A claim in this book is that intra-elite politics condition the nature of executive-legislative relations. In particular, that presidents’ strategies of elite control determine the levels of legislative organizational independence. This chapter examines the specific strategies of elite control deployed by presidents in postcolonial Kenya and Zambia and their effects on legislative development in the two countries. I show how contingencies of the decolonization process predisposed Kenyan presidents to rely more on administration-based control of fellow elites’ political activities. In Zambia, the decolonization process bequeathed the country with party-based means of elite control. I also argue that, compared to party-based control, administration-based control resulted in a more dependable principal-agent relationship between the president and officials in the periphery.

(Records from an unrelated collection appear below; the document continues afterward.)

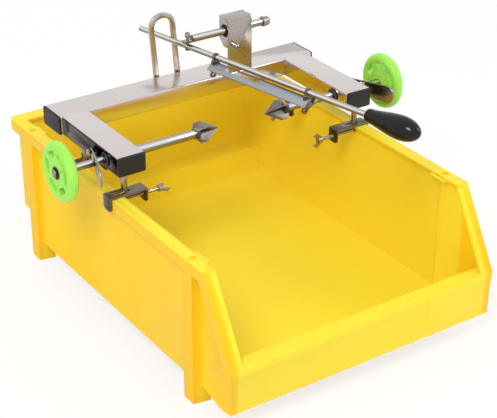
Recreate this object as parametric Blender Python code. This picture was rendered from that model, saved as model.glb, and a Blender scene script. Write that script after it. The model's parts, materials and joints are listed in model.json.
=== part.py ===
"""Hand-turned pineapple peeler, clamped on the rim of a hopper-front catch bin.

A U-shaped frame of square tube carries two pronged spindles with handwheels. A knife rod with a
curved peeling blade hangs from a support rod in a rear tower, and its tail runs in a guide loop.

Metres, +X to the right, +Y to the back, +Z up. The origin is on the floor below the middle of
the bin. Left and right are as seen from the open front of the bin.
"""

import math

import bmesh
import bpy
from mathutils import Matrix, Vector

# General fits
GAP = 0.0003                      # clearance between pieces that touch
OVERRUN = 0.002                   # how far a cutter passes a face
WELD_DIST = 0.00001               # merge distance at the poles of turned shapes

# Catch bin
BIN_LENGTH = 0.541                # front lip to rear rim
RIM_BESIDE_ARM = 0.004            # rim's outer face outside the arm's
BIN_HEIGHT = 0.1915               # floor to rim top
BIN_WALL = 0.004
BODY_LIFT = 0.025                 # underside of the bin body above the floor
SIDE_RECESS = 0.008               # side wall inside the rim's outer face
BACK_RECESS = 0.013
RIM_WIDTH = 0.017
BACK_RIM_WIDTH = 0.021
RIM_DEPTH = 0.015
RIM_TOP_THICKNESS = 0.004
RIM_SKIRT = 0.003
RIM_FRONT = 0.057                 # rim's front corner behind the lip
RIM_CORNER = 0.010
LIP_HEIGHT = 0.067                # lip top above the underside
LIP_BAND = 0.018
LIP_SKIRT = 0.012
FRONT_RAKE = 0.0015               # front wall's foot behind the lip
FRONT_SCOOP = 0.003               # side wall drawn in ahead of the front pillar
FRONT_FLARE = 0.0074              # side wall spread out at the front corner
TOE_LENGTH = 0.024                # underside sloped up behind the front wall
TOE_RISE = 0.006
BACK_STEP_HEIGHT = 0.036
BACK_STEP_DEPTH = 0.029
PILLAR_WIDTH = 0.020
PILLAR_DEPTH = 0.022
PILLAR_FLANK = 0.004
PILLAR_WALL = 0.0027
SOCKET_RADIUS = 0.0045            # stacking dimple over a pillar
SOCKET_DEPTH = 0.0025
FRONT_PILLAR = 0.0895             # front pillar's middle behind the lip
REAR_PILLAR = 0.0555              # rear pillar's middle ahead of the rear rim
RIB_WIDTH = 0.003
RIB_PROUD = 0.0012
RIB_PLACE = 0.093                 # rib right of the bin's middle
RIB_DROP = 0.038

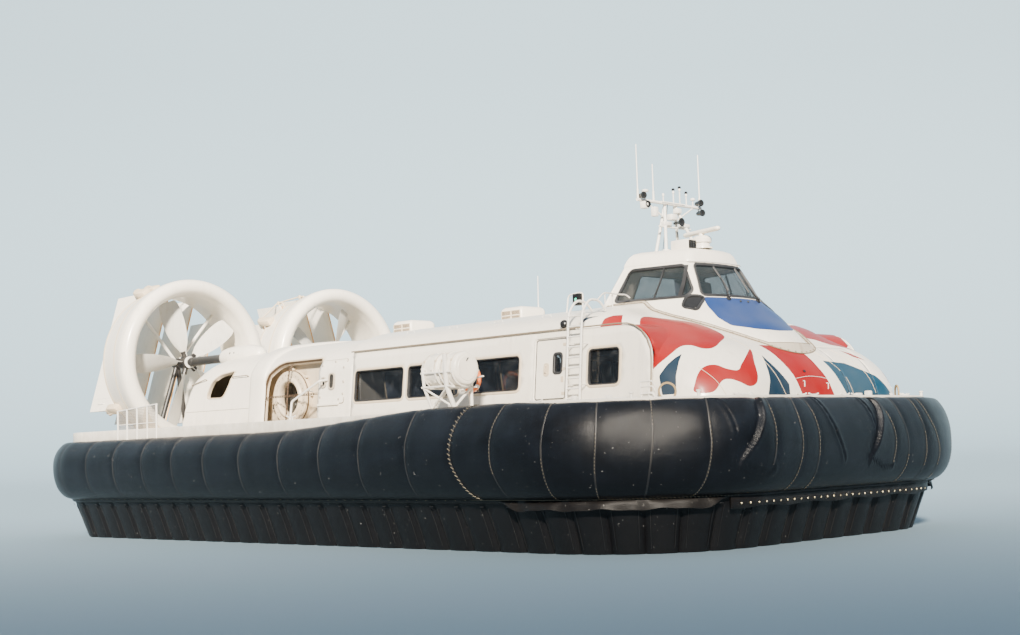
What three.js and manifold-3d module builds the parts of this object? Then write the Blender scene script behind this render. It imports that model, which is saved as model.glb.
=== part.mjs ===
// Passenger hovercraft with an inflated skirt, two ducted propellers and a raised wheelhouse.
// Millimetres. +X forward, +Y to port, +Z up. The floor is z = 0, the middle of the craft is x = y = 0.
import * as THREE from 'three';
import { mergeVertices } from 'three/addons/utils/BufferGeometryUtils.js';
import Module from 'manifold-3d';

const wasm = await Module();
wasm.setup();

// Driving dimensions
const seat = 0.3;               // gap between pieces that touch
const craft = { halfLength: 11850, halfBeam: 6350, bowRadius: 3650, sternRadius: 2560 };
const deckZ = 2900;
const flangeDepth = 100;
const hullBottomZ = 1450;
const hullSideInset = 90;       // hull side behind the flange edge
const hullBottomInset = 1050;
const hullChineDrop = 500;      // hull side below the deck, before it slopes in
const bagOut = 560;             // how far the bag stands outside the deck edge
const seamZ = 1050;             // seam between bag and fingers
const finger = { count: 84, hemIn: 400, innerTop: 340, innerHem: 560, depth: 110 };
const wall = { footY: 3880, topY: 3700, topZ: 4550, thick: 50, frontX: 9520, cornerR: 760 };
const roofThick = 50;
const bay = { aftX: -4100, foreX: 80, thick: 50 };
const cowl = { aftX: -7430, foreX: -4101, innerY: 1400, thick: 50 };
const roofFrontX = 7400;
const duct = {
  lipX: -8560, y: 2640, z: 4880, throat: 1950, lipRadius: 220, outer: 2390, exitX: -10000, exitOuter: 2110,
};
const fence = { y: -4400, x0: -9830, x1: -8380, bars: 4 };   // guard below the duct, starboard
const prop = { x: -8950, radius: 1850, hubRadius: 190, hubLength: 420, blades: 5 };
const rudder = {
  pivotX: -10200, noseX: -10080, tailX: -11400, offsets: [-1310, -437, 437, 1310], splay: 16, thick: 90, circle: 2200,
};
const fan = { x: -2850, z: 3560, y: 2800, radius: 620, width: 420, blades: 9 };
const doorSize = { x0: 6300, x1: 7200, z0: 3080, z1: 4380, gap: 8 };
const windowZ = { low: 3310, high: 4050 };
const sideWindows = [[320, 1970], [2230, 3880], [4140, 5700]];
const foreWindow = [7920, 8520];

// Solids: closed geometry in, closed geometry out
function solidOf(geometry) {
  const bare = geometry.clone();
  for (const name of ['normal', 'uv']) bare.deleteAttribute(name);
  const merged = mergeVertices(bare, 1e-4);
  const manifold = (triVerts) => new wasm.Manifold(new wasm.Mesh({
    numProp: 3,
    vertProperties: new Float32Array(merged.attributes.position.array),
    triVerts: new Uint32Array(triVerts),
  }));
  const solid = manifold(merged.index.array);
  return solid.volume() < 0 ? manifold(Array.from(merged.index.array).reverse()) : solid;
}

function geometryOf(solid) {
  const mesh = solid.getMesh();
  const geometry = new THREE.BufferGeometry();
  geometry.setAttribute('position', new THREE.BufferAttribute(new Float32Array(mesh.vertProperties), 3));
  geometry.setIndex(new THREE.BufferAttribute(new Uint32Array(mesh.triVerts), 1));
  geometry.computeVertexNormals();
  return geometry;
}

function box(x0, x1, y0, y1, z0, z1) {
  const geometry = new THREE.BoxGeometry(x1 - x0, y1 - y0, z1 - z0);
  geometry.translate((x0 + x1) / 2, (y0 + y1) / 2, (z0 + z1) / 2);
  return solidOf(geometry);
}

// A round bar from p to q
function rod(p, q, radius, sides = 5, farRadius = radius) {
  const from = new THREE.Vector3(...p);
  const to = new THREE.Vector3(...q);
  const axis = to.clone().sub(from);
  const geometry = new THREE.CylinderGeometry(farRadius, radius, axis.length(), sides);
  geometry.applyQuaternion(new THREE.Quaternion().setFromUnitVectors(
    new THREE.Vector3(0, 1, 0), axis.clone().normalize()));
  const middle = from.add(to).multiplyScalar(0.5);
  geometry.translate(middle.x, middle.y, middle.z);
  return solidOf(geometry);
}

// A turned form about the X axis through (y, z): profile of [radius, x]
function turnedX(profile, y, z, segments) {
  const geometry = new THREE.LatheGeometry(profile.map(([r, x]) => new THREE.Vector2(r, x)), segments);
  geometry.rotateZ(-Math.PI / 2);
  geometry.translate(0, y, z);
  return solidOf(geometry);
}

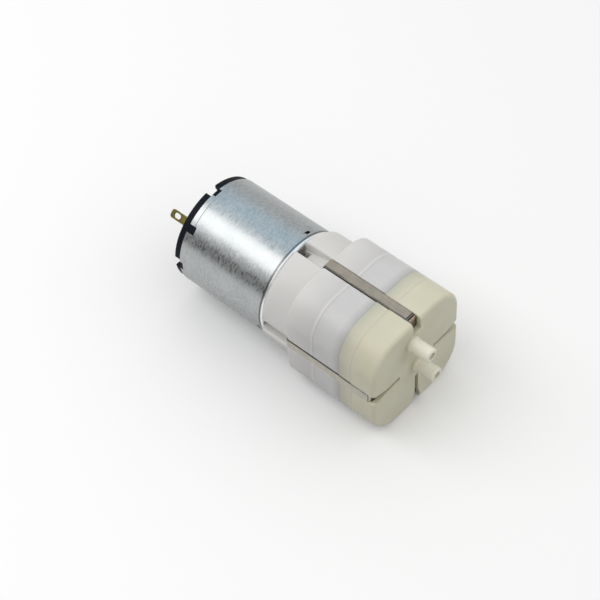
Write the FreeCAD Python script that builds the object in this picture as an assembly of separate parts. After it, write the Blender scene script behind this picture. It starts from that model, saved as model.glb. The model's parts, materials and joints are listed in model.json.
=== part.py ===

This is because unlike party officials, administration officials were less amenable to capture by politicians. Confident in their ability to monitor and balance fellow elites, Kenyan presidents granted their legislatures a modicum of organizational independence. In Zambia, the fear of agency loss forced the president to limit legislative independence, and instead rely on the party that was easier to control. In this manner, differences in strategies of elite control resulted in differences in legislative organizational development in Kenya and Zambia.